Going to Intrade however, one sees:

Last 5 Trades (last update: Sep 28, 5:12:42 PM EDT)

Sep 28, 4:43:24 PM EDT 1 Lots @ 58
Sep 28, 4:37:25 PM EDT 1 Lots @ 55
Sep 28, 4:37:05 PM EDT 1 Lots @ 51
Sep 28, 4:36:53 PM EDT 14 Lots @ 50.9
Sep 28, 4:36:33 PM EDT 1 Lots @ 50

Today's volume: 196
Total volume: 4131

B Qty Bid Ask A Qty
6 51.0 54.0 30

Thus the number 58 came from two people having a 10 dollar bet at that rate.
(While I composed this post, the next trade of 5 lots happenned at 51!!)

This seems to me to be a very illiquid market. So one improvement to the website would be to take a (weighted) average of the last five trades to get a slightly more representative number.

--anon 6

8. Your discussion of correlation is very sensible, but it dances around a larger point (which Nate seems to have missed entirely): there is no reason why 538 and Intrade should agree, as they are predicting different things. They should only converge by Election Day.
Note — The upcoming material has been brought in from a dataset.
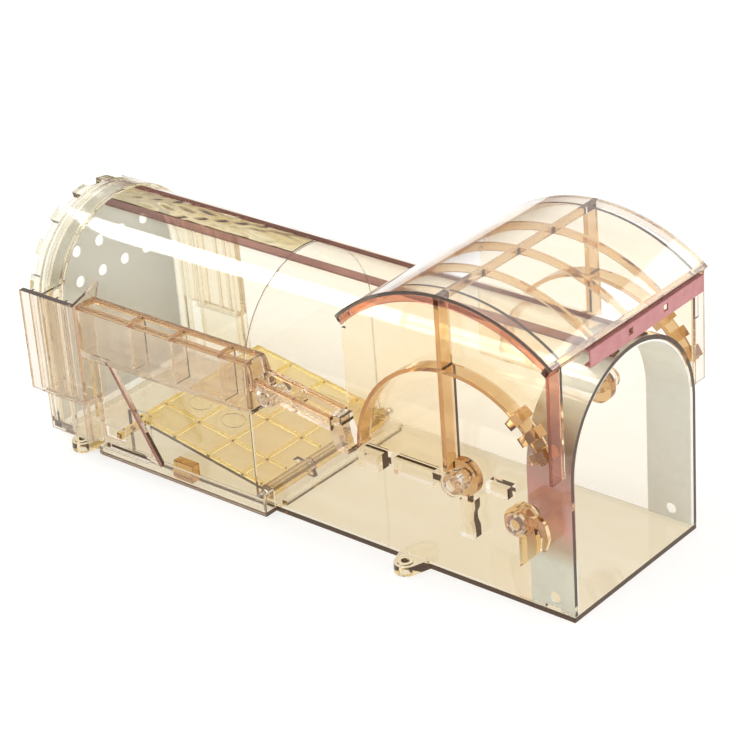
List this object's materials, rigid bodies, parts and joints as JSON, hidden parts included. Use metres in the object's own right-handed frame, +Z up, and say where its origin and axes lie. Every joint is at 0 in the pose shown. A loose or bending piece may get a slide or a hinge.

Intrade is predicting the probability that a given candidate wins, and as Nate points out, it may not be doing the best job. 538, meanwhile, is predicting the outcome of an election held today. Given the current polls, it assigns a probability to how each state would vote in an election held today, then runs simulations to determine the probabilities of overall outcomes.

It's not immediately clear how 538 and intrade should relate. Certainly if 538 were predicting a 95% chance of victory for one candidate with months to go, intrade would not agree for two reasons.

1. Over many months, many folks would believe that there is more than a 5% chance some unforeseen even would dramatically shake things up.

2. Over many months, there's a very high chance that, if nothing else, the candidate trading at %95 will at least drift toward say %85 due to an unforeseen event.

In my opinion point 2 partially accounts for why intrade has trouble predicting probabilities close to 1 (i.e. it isn't purely explained by an irrational longshot bias)

9. Well here's the answer:

CQ Politics: Trader Drove Up Price of McCain ‘Stock’ in Online Market

An internal investigation by ... Intrade has revealed that a single investor’s purchases prompted "unusual" price swings that significantly boosted the prediction that Sen. John McCain will become president. ... Over the past several weeks, the investor has pushed hundreds of thousands of dollars into one of Intrade’s predictive markets for the presidential election, the company said, resulting in repeated monetary losses through a strategy that belies any financial motive. "The trading that caused the unusual price movements and discrepancies was principally due to a single 'institutional’ member on Intrade,” said the company’s chief executive, John Delaney, in a statement released Thursday. "We have been in contact with the firm on a number of occasions. I have spoken to those involved personally."

Also, eerac:

- I guess Nate has confidence in his model but the stronger point was that Intrade was the outlier here, disagreeing with the other betting sites.

- The probabilities here were not so close to 1 or 0. But I think intrade does have problems with such events, in part because transaction fees and opportunity costs mean that it's not worth investing in these cases (you could earn more by putting your money in a savings account).